I think it very much depends on the child if these kind of escalation tactics would work.
I don't think you would have to go as far as taking the door off the hinges and removing all property to make a 12 year old be respectful, if they are NT and just getting a bit big for their boots. In our house, I've explained that we all have to co-operate, get on, go to things that are paid for,help with chores- otherwise, all the benefits that go along with living with a family, mum to drive you places, pocket money, treats out with friends, internet and phone access will also disappear. I also feel too tired and fed up if people are stroppy and leads me to not want to bother to do extra things/buy them stuff/go out of my way for their activities and friends.

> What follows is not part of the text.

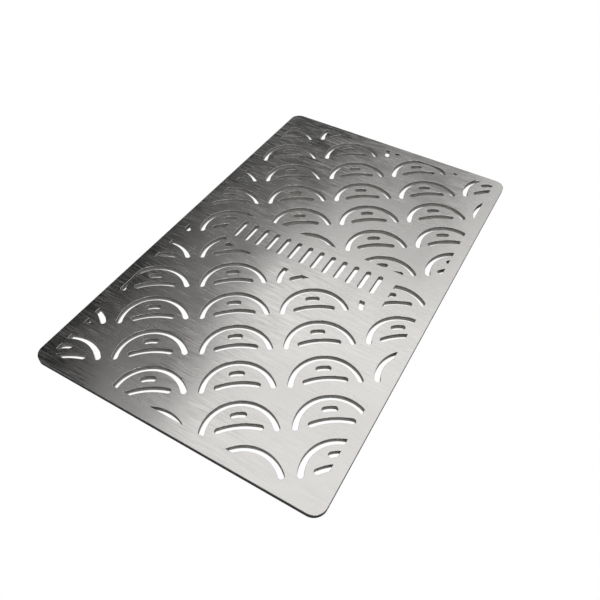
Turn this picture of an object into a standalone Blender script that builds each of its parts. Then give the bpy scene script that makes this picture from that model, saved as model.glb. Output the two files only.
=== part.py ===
"""A laser-cut stainless cooking grate: one flat plate with a pattern of arc slots.

Metres, +Z up. The origin is the middle of the underside. X runs along the short
side and Y along the long side, and the near short side is the one at -Y. The
pattern is one motif of three arc slots, set out on a turned grid, and stopped at
a plain border all round and at a plain panel in the middle. The panel holds a row
of upright slots.
"""
import math

import bmesh
import bpy

MM = 0.001

# The plate.
PLATE_LENGTH = 457.0 * MM
PLATE_WIDTH = 282.0 * MM
PLATE_THICKNESS = 5.2 * MM
CORNER_RADIUS = 11.5 * MM
CORNER_STEPS = 6

# The plain border, from the plate's edge to the straight line where slots stop.
SIDE_BORDER = 12.0 * MM
NEAR_BORDER = 12.4 * MM
FAR_BORDER = 11.5 * MM

# The motif: three arc slots that share one axis, all with round ends.
SLOT_WIDTH = 5.15 * MM
END_STEPS = 4

# The big slot is centred on the motif's centre, and so is the short one.
BIG_RADIUS = 30.25 * MM
BIG_HALF_SPAN = math.radians(81.2)
BIG_STEPS = 12

SHORT_RADIUS = 19.65 * MM
SHORT_HALF_SPAN = math.radians(12.5)
SHORT_STEPS = 3

# The middle slot is flatter: its centre of bend lies behind the motif's centre.
MIDDLE_RADIUS = 56.0 * MM
MIDDLE_HALF_SPAN = math.radians(17.65)
MIDDLE_HEIGHT = 9.07 * MM
MIDDLE_STEPS = 5

# The grid: motifs stand behind one another along their axis, in columns.
AXIS_TURN = math.radians(35.56)
MOTIF_PITCH = 40.18 * MM
COLUMN_TURN = math.radians(35.05)
COLUMN_PITCH = 74.27 * MM
GRID_START = (31.24 * MM, -169.26 * MM)
MOTIFS_EACH_WAY = 14
COLUMNS_EACH_WAY = 5
MOTIF_REACH = 36.0 * MM

# The plain panel: square at its right end, round at its left end.
PANEL_RIGHT = 94.8 * MM
PANEL_ROUND_CENTRE = -67.5 * MM
PANEL_MIDDLE_Y = 2.75 * MM
PANEL_HALF_HEIGHT = 26.0 * MM
PANEL_ROUND_STEPS = 16

# The row of upright slots in the panel.
ROW_COUNT = 13
ROW_PITCH = 13.1 * MM
ROW_SLOT_LENGTH = 26.0 * MM
ROW_SLOT_WIDTH = 5.0 * MM

# A cut smaller than this is not made.
SMALLEST_CUT = 10.6 * MM * MM

# How far each tool stands out past the plate, all different.
CUT_REACH = 3.0 * MM
LIMIT_REACH = 2.0 * MM
KEEP_REACH = 4.0 * MM


def clear_scene():
    for item in list(bpy.data.objects):
        bpy.data.objects.remove(item, do_unlink=True)


def steel_material():
    material = bpy.data.materials.new("brushed_stainless")
    material.use_nodes = True
    shader = material.node_tree.nodes["Principled BSDF"]
    shader.inputs["Base Color"].default_value = (0.60, 0.60, 0.585, 1.0)
    shader.inputs["Metallic"].default_value = 1.0
    shader.inputs["Roughness"].default_value = 0.36
    return material


def add_object(name, mesh):
    item = bpy.data.objects.new(name, mesh)
    bpy.context.scene.collection.objects.link(item)
    return item


def add_prism(shape, outline, low, high):
    """Add a closed upright prism over a flat outline to a bmesh."""
    ring = [shape.verts.new((x, y, low)) for x, y in outline]
    base = shape.faces.new(ring)
    raised = bmesh.ops.extrude_face_region(shape, geom=[base])
    top = [part for part in raised["geom"] if isinstance(part, bmesh.types.BMVert)]
    bmesh.ops.translate(shape, verts=top, vec=(0.0, 0.0, high - low))


def prism_mesh(name, outlines, reach):
    """One mesh of prisms that stand out past both faces of the plate by reach."""
    shape = bmesh.new()
    for outline in outlines:
        add_prism(shape, outline, -reach, PLATE_THICKNESS + reach)
    bmesh.ops.recalc_face_normals(shape, faces=shape.faces)
    mesh = bpy.data.meshes.new(name)
    shape.to_mesh(mesh)
    shape.free()
    return mesh


def arc_points(centre, radius, start, end, steps):
    """Points on an arc, from the start angle to the end angle, both included."""
    points = []
    for step in range(steps + 1):
        angle = start + (end - start) * step / steps
        x = centre[0] + radius * math.cos(angle)
        y = centre[1] + radius * math.sin(angle)
        points.append((x, y))
    return points


def rounded_rectangle(width, length, radius, steps):
    half_x = width / 2 - radius
    half_y = length / 2 - radius
    corners = ((half_x, half_y), (-half_x, half_y), (-half_x, -half_y), (half_x, -half_y))
    outline = []
    for turn, centre in enumerate(corners):
        start = turn * math.pi / 2
        outline += arc_points(centre, radius, start, start + math.pi / 2, steps)
    return outline


def arc_slot(bend_radius, bend_centre, half_span, steps):
    """A round-ended slot along an arc whose middle points along +Y."""
    half = SLOT_WIDTH / 2
    up = math.pi / 2
    first = up - half_span
    last = up + half_span
    centre = (0.0, bend_centre)
    right = (bend_radius * math.cos(first), bend_centre + bend_radius * math.sin(first))
    left = (bend_radius * math.cos(last), bend_centre + bend_radius * math.sin(last))
    outer = arc_points(centre, bend_radius + half, first, last, steps)
    inner = arc_points(centre, bend_radius - half, last, first, steps)
    left_end = arc_points(left, half, last, last + math.pi, END_STEPS)
    right_end = arc_points(right, half, first + math.pi, first + 2 * math.pi, END_STEPS)
    return outer + left_end[1:-1] + inner + right_end[1:-1]


def straight_slot(x, y, length, width, end_steps):
    """A round-ended upright slot centred on a point."""
    half = width / 2
    rise = length / 2 - half
    top = arc_points((x, y + rise), half, 0.0, math.pi, end_steps)
    bottom = arc_points((x, y - rise), half, math.pi, 2 * math.pi, end_steps)
    return top + bottom


def motif_outlines():
    big = arc_slot(BIG_RADIUS, 0.0, BIG_HALF_SPAN, BIG_STEPS)
    short = arc_slot(SHORT_RADIUS, 0.0, SHORT_HALF_SPAN, SHORT_STEPS)
    bend = MIDDLE_HEIGHT - MIDDLE_RADIUS
    middle = arc_slot(MIDDLE_RADIUS, bend, MIDDLE_HALF_SPAN, MIDDLE_STEPS)
    return [big, short, middle]


def grid_centres():
    """Motif centres, column by column, that come near enough to cut the plate."""
    centres = []
    for column in range(-COLUMNS_EACH_WAY, COLUMNS_EACH_WAY + 1):
        foot_x = GRID_START[0] + column * COLUMN_PITCH * math.cos(COLUMN_TURN)
        foot_y = GRID_START[1] + column * COLUMN_PITCH * math.sin(COLUMN_TURN)
        for place in range(-MOTIFS_EACH_WAY, MOTIFS_EACH_WAY + 1):
            x = foot_x - place * MOTIF_PITCH * math.sin(AXIS_TURN)
            y = foot_y + place * MOTIF_PITCH * math.cos(AXIS_TURN)
            near_x = abs(x) < PLATE_WIDTH / 2 + MOTIF_REACH
            near_y = abs(y) < PLATE_LENGTH / 2 + MOTIF_REACH
            if near_x and near_y:
                centres.append((x, y))
    return centres


def placed(outline, centre):
    """An outline turned to the motifs' axis and moved to its centre."""
    cosine = math.cos(AXIS_TURN)
    sine = math.sin(AXIS_TURN)
    return [(centre[0] + x * cosine - y * sine, centre[1] + x * sine + y * cosine) for x, y in outline]


def pattern_outlines():
    motif = motif_outlines()
    return [placed(outline, centre) for centre in grid_centres() for outline in motif]


def border_outline():
    half_x = PLATE_WIDTH / 2 - SIDE_BORDER
    far_y = PLATE_LENGTH / 2 - FAR_BORDER
    near_y = NEAR_BORDER - PLATE_LENGTH / 2
    return [(half_x, far_y), (-half_x, far_y), (-half_x, near_y), (half_x, near_y)]


def panel_outline():
    low = PANEL_MIDDLE_Y - PANEL_HALF_HEIGHT
    high = PANEL_MIDDLE_Y + PANEL_HALF_HEIGHT
    centre = (PANEL_ROUND_CENTRE, PANEL_MIDDLE_Y)
    start = math.pi / 2
    end = 3 * math.pi / 2
    left = arc_points(centre, PANEL_HALF_HEIGHT, start, end, PANEL_ROUND_STEPS)
    return left + [(PANEL_RIGHT, low), (PANEL_RIGHT, high)]


def row_outlines():
    first = -(ROW_COUNT - 1) * ROW_PITCH / 2
    places = [first + number * ROW_PITCH for number in range(ROW_COUNT)]
    return [straight_slot(x, PANEL_MIDDLE_Y, ROW_SLOT_LENGTH, ROW_SLOT_WIDTH, END_STEPS) for x in places]


def add_cutter(name, mesh):
    cutter = add_object(name, mesh)
    cutter.hide_render = True
    cutter.display_type = "WIRE"
    return cutter


def add_boolean(target, operation, tool):
    step = target.modifiers.new(operation.lower(), "BOOLEAN")
    step.operation = operation
    step.solver = "EXACT"
    step.object = tool


def connected_faces(start, seen):
    """All faces joined to one face by shared edges."""
    group = []
    waiting = [start]
    seen.add(start)
    while waiting:
        face = waiting.pop()
        group.append(face)
        for edge in face.edges:
            for other in edge.link_faces:
                if other not in seen:
                    seen.add(other)
                    waiting.append(other)
    return group


def drop_small_cuts(mesh):
    """Remove the prisms whose plan area is under the smallest cut."""
    shape = bmesh.new()
    shape.from_mesh(mesh)
    seen = set()
    small = []
    for face in shape.faces:
        if face in seen:
            continue
        group = connected_faces(face, seen)
        area = sum(part.calc_area() for part in group if part.normal.z > 0.5)
        if area < SMALLEST_CUT:
            small += group
    bmesh.ops.delete(shape, geom=small, context="FACES")
    shape.to_mesh(mesh)
    shape.free()


def pattern_cutter():
    """The pattern's prisms, stopped at the border and at the panel."""
    whole = add_cutter("pattern_tool", prism_mesh("pattern_tool", pattern_outlines(), CUT_REACH))
    limit = add_cutter("border_tool", prism_mesh("border_tool", [border_outline()], LIMIT_REACH))
    keep = add_cutter("panel_tool", prism_mesh("panel_tool", [panel_outline()], KEEP_REACH))
    add_boolean(whole, "INTERSECT", limit)
    add_boolean(whole, "DIFFERENCE", keep)
    bpy.context.view_layer.update()
    graph = bpy.context.evaluated_depsgraph_get()
    mesh = bpy.data.meshes.new_from_object(whole.evaluated_get(graph))
    drop_small_cuts(mesh)
    for tool in (whole, limit, keep):
        bpy.data.objects.remove(tool, do_unlink=True)
    return add_cutter("pattern_cutter", mesh)


def make_grate():
    outline = rounded_rectangle(PLATE_WIDTH, PLATE_LENGTH, CORNER_RADIUS, CORNER_STEPS)
    plate = add_object("grate_plate", prism_mesh("grate_plate", [outline], 0.0))
    plate.data.materials.append(steel_material())
    row = add_cutter("row_cutter", prism_mesh("row_cutter", row_outlines(), CUT_REACH))
    add_boolean(plate, "DIFFERENCE", pattern_cutter())
    add_boolean(plate, "DIFFERENCE", row)
    return plate


def main():
    clear_scene()
    make_grate()
    bpy.context.view_layer.update()


main()
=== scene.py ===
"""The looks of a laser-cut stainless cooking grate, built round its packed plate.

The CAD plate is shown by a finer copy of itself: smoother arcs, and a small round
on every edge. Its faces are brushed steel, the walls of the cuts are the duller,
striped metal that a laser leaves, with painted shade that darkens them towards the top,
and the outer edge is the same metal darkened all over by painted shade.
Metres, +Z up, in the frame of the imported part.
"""
import math

import bmesh
import bpy
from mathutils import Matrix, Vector
from mathutils.geometry import delaunay_2d_cdt


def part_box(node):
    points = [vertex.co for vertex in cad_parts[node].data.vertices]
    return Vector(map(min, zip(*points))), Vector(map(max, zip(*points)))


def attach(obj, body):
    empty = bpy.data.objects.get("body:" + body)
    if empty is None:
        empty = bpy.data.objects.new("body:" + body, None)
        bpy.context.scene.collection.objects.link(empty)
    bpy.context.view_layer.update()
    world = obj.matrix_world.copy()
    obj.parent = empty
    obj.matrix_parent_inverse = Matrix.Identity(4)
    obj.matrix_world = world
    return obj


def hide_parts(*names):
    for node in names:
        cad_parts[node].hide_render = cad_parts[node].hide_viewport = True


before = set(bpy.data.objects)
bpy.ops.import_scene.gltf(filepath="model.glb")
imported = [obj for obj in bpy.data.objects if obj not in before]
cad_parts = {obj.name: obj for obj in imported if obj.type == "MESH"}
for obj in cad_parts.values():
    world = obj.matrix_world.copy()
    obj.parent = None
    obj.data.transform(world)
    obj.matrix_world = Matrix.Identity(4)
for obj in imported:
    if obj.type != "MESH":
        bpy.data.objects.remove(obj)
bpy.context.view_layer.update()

MM = 0.001
NODE = "grate_plate"
PIECE = "grate_plate_fine"
PLATE_LOW, PLATE_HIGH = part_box(NODE)
PLATE_WIDTH = PLATE_HIGH.x - PLATE_LOW.x
PLATE_LENGTH = PLATE_HIGH.y - PLATE_LOW.y
PLATE_THICKNESS = PLATE_HIGH.z - PLATE_LOW.z

# The plate, with the same values as its CAD source.
CORNER_RADIUS = 11.5 * MM
SIDE_BORDER = 12.0 * MM
NEAR_BORDER = 12.4 * MM
FAR_BORDER = 11.5 * MM

# The motif's three arc slots.
SLOT_WIDTH = 5.15 * MM
BIG_RADIUS = 30.25 * MM
BIG_HALF_SPAN = math.radians(81.2)
SHORT_RADIUS = 19.65 * MM
SHORT_HALF_SPAN = math.radians(12.5)
MIDDLE_RADIUS = 56.0 * MM
MIDDLE_HALF_SPAN = math.radians(17.65)
MIDDLE_HEIGHT = 9.07 * MM

# The grid of motifs.
AXIS_TURN = math.radians(35.56)
MOTIF_PITCH = 40.18 * MM
COLUMN_TURN = math.radians(35.05)
COLUMN_PITCH = 74.27 * MM
GRID_START = (31.24 * MM, -169.26 * MM)
MOTIFS_EACH_WAY = 14
COLUMNS_EACH_WAY = 5
MOTIF_REACH = 36.0 * MM

# The plain panel and its row of upright slots.
PANEL_RIGHT = 94.8 * MM
PANEL_ROUND_CENTRE = -67.5 * MM
PANEL_MIDDLE_Y = 2.75 * MM
PANEL_HALF_HEIGHT = 26.0 * MM
ROW_COUNT = 13
ROW_PITCH = 13.1 * MM
ROW_SLOT_LENGTH = 26.0 * MM
ROW_SLOT_WIDTH = 5.0 * MM
SMALLEST_CUT = 10.6 * MM * MM

# How finely arcs are drawn, as the longest step round a circle, and at least this many steps.
ARC_STEP = math.radians(4.0)
END_STEP = math.radians(20.0)
FEWEST_STEPS = 4

# The small round on every edge.
EDGE_ROUND = 0.25 * MM
ROUND_STEPS = 3
SHARPEST_MITRE = 0.35
SHARP_EDGE = math.radians(40.0)
NEARLY_FLAT = 0.999
SAME_POINT = 1e-7

# Which material a face of the plate has.
FACE_STEEL = 0
CUT_STEEL = 1
# The outer edge's steel is darkened all over by painted shade.
PAINTED_SHADE_EDGE_STEEL = 2


# Outlines

def arc(centre, radius, start, end, step):
    """Points on an arc, from the start angle to the end angle, both included."""
    steps = max(FEWEST_STEPS, math.ceil(abs(end - start) / step))
    points = []
    for number in range(steps + 1):
        angle = start + (end - start) * number / steps
        points.append(Vector((centre[0] + radius * math.cos(angle), centre[1] + radius * math.sin(angle))))
    return points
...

If I got to the door removing stage, I would be worried that actually my teen was more out of control than I thought and perhaps had mh/oppositional defiance disorder. The type of children I know who have been like this don't give a monkey's if they are pulled out of school, excluded, or living like a monk at home- they run away, truant and so on.
In this instance, I think everyone has it spot on- put your foot down and get her in the car by the means of dire threats. I don't think I could pick up my 10 year old, let alone a 12 year old and a child this manipulative might well tell the teachers/police if you assaulted/hurt her in this act. Once on holiday, I'd lay it on the line- if you are nice, we do nice things, if you are not nice, we don't do such nice things (stay in room, not go to water park and so on). Quite simple.
She is probably all bluster and enjoying watching you dance. If you start doing things like taking the door off its hinges or hauling her into the street, you are feeding the drama and her sense of victim-hood will only grow. For very challenging teens, who are physically strong and strong willed, I just don't think treating them like boot camp and continually lambasting them with nasty messages like how they have ruined the holiday is the way to go- the teens who are basically ok but a lot of bluster will be overwhelmed, and the ones with issues will up their own game and the consequence may be well-beyond holiday refusal.